The question of extremism and radicalisation

Although the issue may differ in nature, in many European countries the rise of radicalisation and extremism stirs the debate on the need for active citizenship education and human rights awareness. Ways to combat radicalisation bring about the debate on where to draw the line between free speech and intimidation.

“We need more transversal skills, fair recognition of skills, including those of refugees and to think more form a lifelong learning perspective. We need more flexibility in study pathways and more steps towards student-centred learning.

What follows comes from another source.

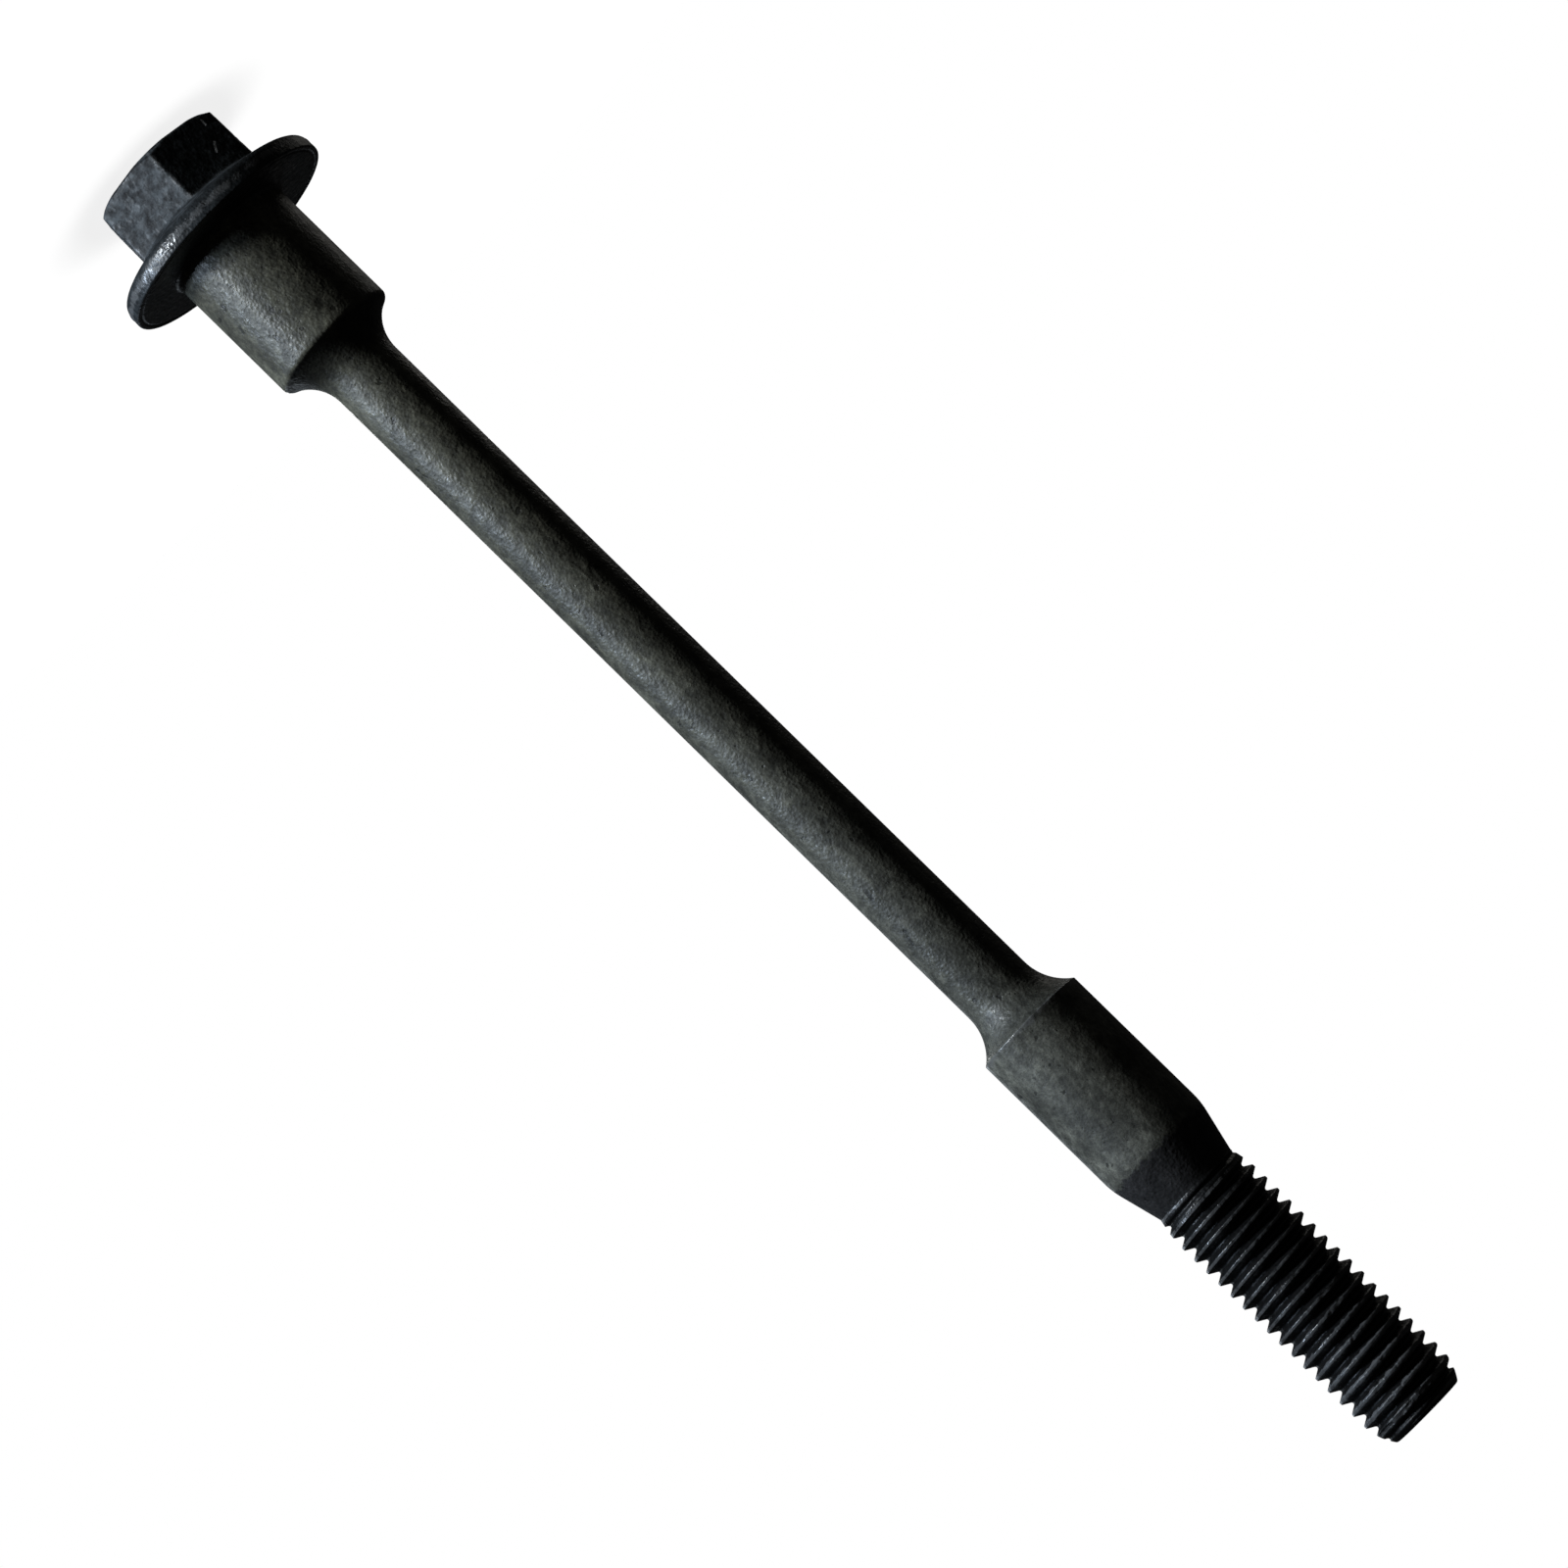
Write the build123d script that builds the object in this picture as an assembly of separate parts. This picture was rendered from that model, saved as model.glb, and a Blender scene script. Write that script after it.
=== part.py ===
from build123d import *
import os
from math import acos, atan, ceil, cos, degrees, radians, sin, sqrt, tan

# An oil pump bolt: a long flange bolt forged and turned in one piece.
# It stands on its head: Z = 0 is the flat top of the head and +Z runs up to the thread's point.
# All sizes are in millimetres, and angles are in degrees.

# Head: a forged hexagon with a round flange under it
head_height = 9.35
across_flats = 14.0
hexagon_draft = 0.8
hexagon_corner_radius = 0.4
head_top_diameter = 14.0
head_chamfer_angle = 33.0
flange_diameter = 23.1
flange_edge_thickness = 1.86
flange_back_angle = 20.0
flange_back_rounding = 1.2
flange_front_break = 0.22

# Upper pilot: the thick stretch under the head, which centres the bolt in its hole
upper_pilot_diameter = 12.93
upper_pilot_length = 13.98
under_head_chamfer = 0.6
upper_pilot_edge_break = 0.3
upper_neck_radius = 4.6

# Waisted shank
shank_diameter = 7.14
lower_neck_radius = 5.2

# Lower pilot: the second thick stretch, with a cone down to the thread
lower_pilot_distance = 102.9
lower_pilot_diameter = 11.35
lower_pilot_length = 15.8
lower_pilot_edge_break = 0.12
cone_half_angle = 14.0
cone_shoulder_radius = 8.0

# Rolled thread, M10 x 1.5, right-handed, with a run-out at the cone and a rounded point
length_under_head = 152.3
thread_nominal_diameter = 10.0
thread_pitch = 1.5
thread_crest_diameter = 9.85
thread_blank_diameter = 8.9
thread_flank_angle = 30.0
thread_crest_cut_share = 1 / 8
thread_root_cut_share = 1 / 6
runout_turns = 1.65
point_radius = 5.5
point_end_diameter = 7.6
point_end_break = 0.2

# How far a cutting shape reaches past the surface that it cuts
cut_overlap = 0.15

# Heights above the head's top
bearing_z = head_height
upper_pilot_z = bearing_z + upper_pilot_length
lower_pilot_z = bearing_z + lower_pilot_distance
shoulder_z = lower_pilot_z + lower_pilot_length
tip_z = bearing_z + length_under_head

# Radii along the bolt; the flange's back runs on inside the hexagon to half of its width
flange_r = flange_diameter / 2
hidden_back_r = across_flats / 4
upper_pilot_r = upper_pilot_diameter / 2
shank_r = shank_diameter / 2
lower_pilot_r = lower_pilot_diameter / 2
blank_r = thread_blank_diameter / 2
crest_r = thread_crest_diameter / 2
point_end_r = point_end_diameter / 2

# Metric thread form: the cut shares are what the sharp V loses of its height at crests and roots
sharp_v_height = thread_pitch / 2 / tan(radians(thread_flank_angle))
sharp_v_r = thread_nominal_diameter / 2 - sharp_v_height * (1 - thread_crest_cut_share)
root_r = sharp_v_r + sharp_v_height * thread_root_cut_share
thread_start_z = shoulder_z + (lower_pilot_r - blank_r) / tan(radians(cone_half_angle))
runout_length = runout_turns * thread_pitch
full_thread_z = thread_start_z + runout_length


def neck_length(neck_radius, pilot_r):
    """How far a concave neck reaches from a pilot's edge to where it runs into the shank."""
    rise = pilot_r - shank_r
    return sqrt(neck_radius**2 - (neck_radius - rise) ** 2)


def neck_arc(pilot_z, pilot_r, neck_radius, way):
    """The neck's arc from a pilot's edge, tangent to the shank; way is +1 up the bolt, -1 down."""
    end_z = pilot_z + way * neck_length(neck_radius, pilot_r)
    half_turn = acos(1 - (pilot_r - shank_r) / neck_radius) / 2
    bend_r = shank_r + neck_radius * (1 - cos(half_turn))
    bend_z = end_z - way * neck_radius * sin(half_turn)
    return ThreePointArc((pilot_r, pilot_z), (bend_r, bend_z), (shank_r, end_z))


def point_arc():
    """The rounded point: an arc tangent to the thread's crests, down to the flat end."""
    drop = crest_r - point_end_r
    reach = sqrt(point_radius**2 - (point_radius - drop) ** 2)
    half_turn = acos(1 - drop / point_radius) / 2
    bend_r = crest_r - point_radius * (1 - cos(half_turn))
    bend_z = tip_z - reach + point_radius * sin(half_turn)
    return ThreePointArc((crest_r, tip_z - reach), (bend_r, bend_z), (point_end_r, tip_z))


def turned_body():
    """Flange, pilots, shank and thread blank, as one profile turned about Z."""
    flange_back_z = bearing_z - flange_edge_thickness
    hidden_z = flange_back_z - (flange_r - hidden_back_r) * tan(radians(flange_back_angle))
    roundings = [
        ((flange_r, flange_back_z), flange_back_rounding),
        ((lower_pilot_r, shoulder_z), cone_shoulder_radius),
    ]
    edge_breaks = [
        ((flange_r, bearing_z), flange_front_break),
        ((upper_pilot_r, bearing_z), under_head_chamfer),
        ((upper_pilot_r, upper_pilot_z), upper_pilot_edge_break),
        ((lower_pilot_r, lower_pilot_z), lower_pilot_edge_break),
        ((point_end_r, tip_z), point_end_break),
    ]
    with BuildPart() as body:
        with BuildSketch(Plane.XZ) as profile:
            with BuildLine():
                head_side = Polyline(
                    (0, tip_z),
                    (0, hidden_z),
                    (hidden_back_r, hidden_z),
                    (flange_r, flange_back_z),
                    (flange_r, bearing_z),
                    (upper_pilot_r, bearing_z),
                    (upper_pilot_r, upper_pilot_z),
                )
                upper_neck = neck_arc(upper_pilot_z, upper_pilot_r, upper_neck_radius, 1)
                lower_neck = neck_arc(lower_pilot_z, lower_pilot_r, lower_neck_radius, -1)
                Line(upper_neck @ 1, lower_neck @ 1)
                point = point_arc()
                Polyline(
                    lower_neck @ 0,
                    (lower_pilot_r, shoulder_z),
                    (blank_r, thread_start_z),
                    (crest_r, full_thread_z),
                    point @ 0,
                )
                Line(point @ 1, head_side @ 0)
            make_face()
            for corner, radius in roundings:
                fillet(profile.vertices().sort_by_distance(corner)[0], radius)
            for corner, width in edge_breaks:
                chamfer(profile.vertices().sort_by_distance(corner)[0], width)
        revolve(axis=Axis.Z)
    return body.part


def hexagon():
    """The hexagon, a corner towards -Y, leaning in to its top, with its top corners cut by a cone."""
    root_z = bearing_z - flange_edge_thickness
    head_top_r = head_top_diameter / 2
    cone_r = head_top_r + root_z / tan(radians(head_chamfer_angle))
    with BuildPart() as block:
        with BuildSketch(Plane.XY.offset(root_z)) as outline:
            RegularPolygon(across_flats / 2, 6, major_radius=False, rotation=30)
            fillet(outline.vertices(), hexagon_corner_radius)
        extrude(amount=-root_z)
        draft(block.faces().filter_by(Axis.Z, reverse=True), Plane.XY.offset(root_z), -hexagon_draft)
        standing = (Align.CENTER, Align.CENTER, Align.MIN)
        Cone(head_top_r, cone_r, root_z, align=standing, mode=Mode.INTERSECT)
    return block.part


def groove_section():
    """The thread's groove beside the bolt's axis: a V with a narrow flat root, open past the crests."""
    slope = tan(radians(thread_flank_angle))
    mouth_r = crest_r + cut_overlap
    root_half = (root_r - sharp_v_r) * slope
    mouth_half = (mouth_r - sharp_v_r) * slope
    with BuildSketch(Plane.XZ) as section:
        Polygon(
            (root_r, -root_half),
            (mouth_r, -mouth_half),
            (mouth_r, mouth_half),
            (root_r, root_half),
            align=None,
        )
    return section.sketch


def helix_path(turns, start_r, end_r):
    """A helix up from Z = 0 at +X, in edges of up to two turns each."""
    climb = degrees(atan((end_r - start_r) / (turns * thread_pitch)))
    slant_pitch = thread_pitch / cos(radians(climb))
    edges = []
    for first_turn in range(0, ceil(turns), 2):
        height = min(2, turns - first_turn) * thread_pitch
        edge_r = start_r + (end_r - start_r) * first_turn / turns
        edge = Edge.make_helix(slant_pitch, height, edge_r, angle=climb)
        edges += [Pos(0, 0, first_turn * thread_pitch) * piece for piece in edge.edges()]
    return Wire(edges)


def full_groove():
    """The groove at its full depth, from the end of the run-out past the point."""
    turns = ceil((tip_z - full_thread_z) / thread_pitch) + 1
    path = helix_path(turns, root_r, root_r)
    return Pos(0, 0, full_thread_z) * sweep(groove_section(), path=path, is_frenet=True)


def runout_groove():
    """The groove's run-out: it winds on towards the cone and climbs out of the blank."""
    path = helix_path(runout_turns, root_r, blank_r + cut_overlap)
    turned_over = sweep(groove_section(), path=path, is_frenet=True).rotate(Axis.X, 180)
    return Pos(0, 0, full_thread_z) * turned_over


bolt = turned_body() + hexagon() - full_groove() - runout_groove()
bolt.label = "bolt"

os.makedirs("parts", exist_ok=True)
export_step(bolt, "parts/bolt.step")
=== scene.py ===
import math

import bmesh
import bpy
import numpy as np
from mathutils import Matrix, Vector, noise


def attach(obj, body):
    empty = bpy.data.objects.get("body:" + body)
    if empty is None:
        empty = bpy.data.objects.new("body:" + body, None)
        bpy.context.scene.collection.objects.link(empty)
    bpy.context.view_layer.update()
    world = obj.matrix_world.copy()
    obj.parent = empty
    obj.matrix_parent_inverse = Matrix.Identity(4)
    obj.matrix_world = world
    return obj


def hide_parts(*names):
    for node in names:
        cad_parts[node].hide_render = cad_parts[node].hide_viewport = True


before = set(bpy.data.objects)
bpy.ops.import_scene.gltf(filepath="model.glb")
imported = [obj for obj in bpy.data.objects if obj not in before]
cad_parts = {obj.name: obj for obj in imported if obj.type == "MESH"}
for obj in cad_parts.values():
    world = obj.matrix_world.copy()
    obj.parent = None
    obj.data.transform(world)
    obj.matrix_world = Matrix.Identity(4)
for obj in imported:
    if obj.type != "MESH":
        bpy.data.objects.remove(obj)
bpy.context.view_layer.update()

# The head

# A forged hexagon in one piece with a round flange, phosphated black like the rest of the bolt.
# Its flats lean in a little towards the top, a cone cuts the top corners, and the flange's rim is
# rounded. The bolt stands on the flat top, and a corner of the hexagon faces the camera.
mm = 0.001
head_height = 9.35 * mm
hexagon_apothem = 7.0 * mm
hexagon_draft = math.radians(0.8)
hexagon_corner_radius = 0.45 * mm
head_top_radius = 7.1 * mm
head_chamfer_slope = math.tan(math.radians(32))
least_top_chamfer = 0.22 * mm
flange_radius = 11.54 * mm
flange_back_height = 7.6 * mm
flange_back_slope = math.tan(math.radians(20))
bearing_ring_radius = 9.0 * mm
ring_line_radii = (11.12 * mm, 10.95 * mm, 10.75 * mm)
ring_line_depth = 0.1 * mm
bite_depth = 0.16 * mm
bite_size = 0.45 * mm
bites_per_radian = 9

# Columns of points round the bolt, and how much they crowd at the hexagon's corners
columns = 156
crowding = 0.85


def column_angles():
    """The angle of each column round the bolt; they draw together at the hexagon's corners."""
    sector = np.arange(columns + 1) / columns * 6
    drawn = sector - crowding * np.sin(2 * np.pi * sector) / (2 * np.pi)
    return drawn * np.pi / 3 - np.pi / 2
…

In the future, we hope to see more cooperation among student unions across the world to advance our common student struggles.” says Blazhe Todorovski, Vice President, European Students’ Union

Background:
The European Students' Convention (ESC) is a biannual event organised by ESU where students’ representatives from the national unions of students from 38 different European countries, other stakeholders, experts and policy-makers have the opportunity to meet and discuss about the recent and future developments of higher education. 

ESU usually organises the ESC in the country which is holding the presidency of the council of the European Union at that point of time, in order to create synergies with the country presidency’s priorities on education, or in another country/city with a significant relevance for Europe as a whole.